Understanding who is likely to compete against you to win tenders is an important part of developing winning tenders. Keeping up to date with what your competitors are doing or planning is an essential part of sharpening your competitive advantage and staying one step ahead.

Identifying competitors

The first task is to identify your key competitors. You can probably easily list your main ones, but research will help you uncover new information and deepen your understanding of the market.

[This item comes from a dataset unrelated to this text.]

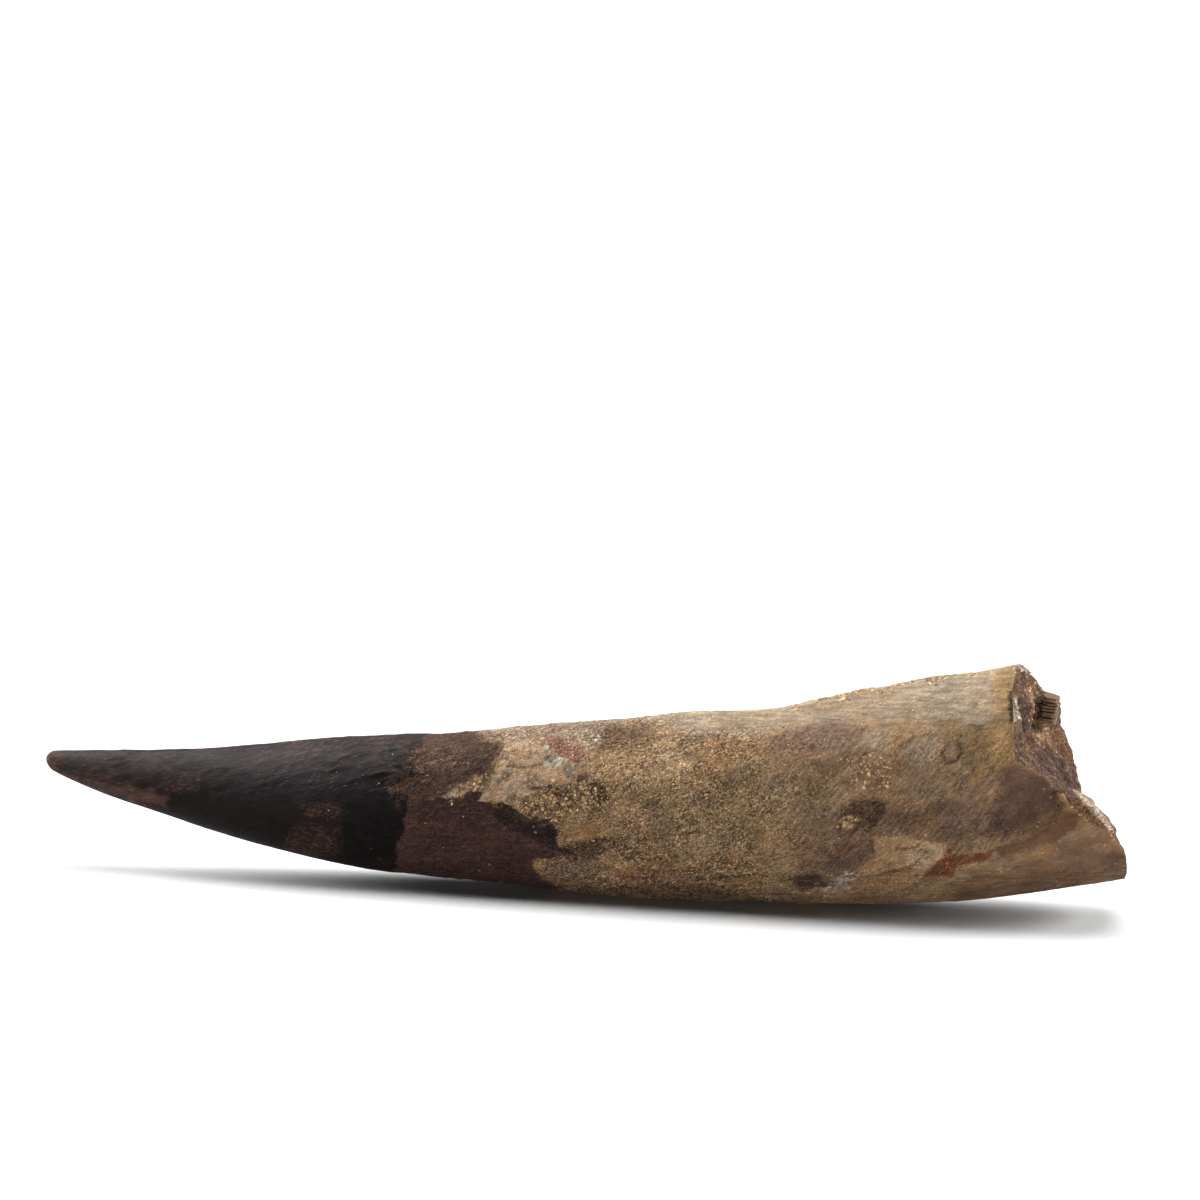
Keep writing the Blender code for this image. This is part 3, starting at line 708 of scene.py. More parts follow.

Here are some ways to improve your understanding of your competition:

  • Networking is an important part of keeping alert to market developments. Joining industry associations or business groups such as your local Chamber of Commerce or the Employers and Manufacturers Association is a good way of discovering more about competitors.
  • The internet offers a rich mine of information. Use online search engines to find information and lead you to competitors’ websites.
  • Local industry-specific periodicals are a useful source of information and competitor advertisements.
  • The Yellow website www.yellow.co.nz and the ICN gateway have great search facilities.
  • Statistics New Zealand can provide business demographic information in New Zealand down to suburb level. There is a charge for more detailed information, and no actual names can be supplied. However, what you uncover can be very useful. For example, if you wanted to establish a paint and panel business, or open a new branch of an existing business, you can find out how many paint and panel shops are in your city or town, and the number of staff they employ. Visit www.stats.govt.nz to see the services offered and for contact details of the office nearest you.
  • Visit your local library and ask for help to find information on possible competitors. Most large libraries keep a selection of industry directories from various parts of the world and subscribe to a range of journals. Some city libraries (e.g, Auckland, Wellington and Christchurch) have developed special business services that can help with market research projects of this nature.

 

Analysing your competitors

Once you have a list of your competitors, you need to deepen your knowledge of their operations.

  • Examine competitors’ websites for what they reveal about their goals and intentions.
  • Review competitor sales material and ads for strengths and weaknesses, for evidence of what your competitors are doing and may be planning.
  • Get on their mailing list for catalogues and newsletters.
  • Add a question to your customer surveys asking who else they buy from, and why.
  • Your accountant can be a useful source of information on your industry. They may have worked with similar businesses and be aware of industry benchmarks. These might include typical mark-ups or charge-out rates for products and services, or other information you can use to check if you need to up your performance. For instance, if your stock turnover rate is much slower than the industry average, or your average debt-collection time is out of line with the competitors, you can set new goals to improve your competitive efficiency.
  • Competitors’ stalls at trade fairs and exhibitions offer a good source of information.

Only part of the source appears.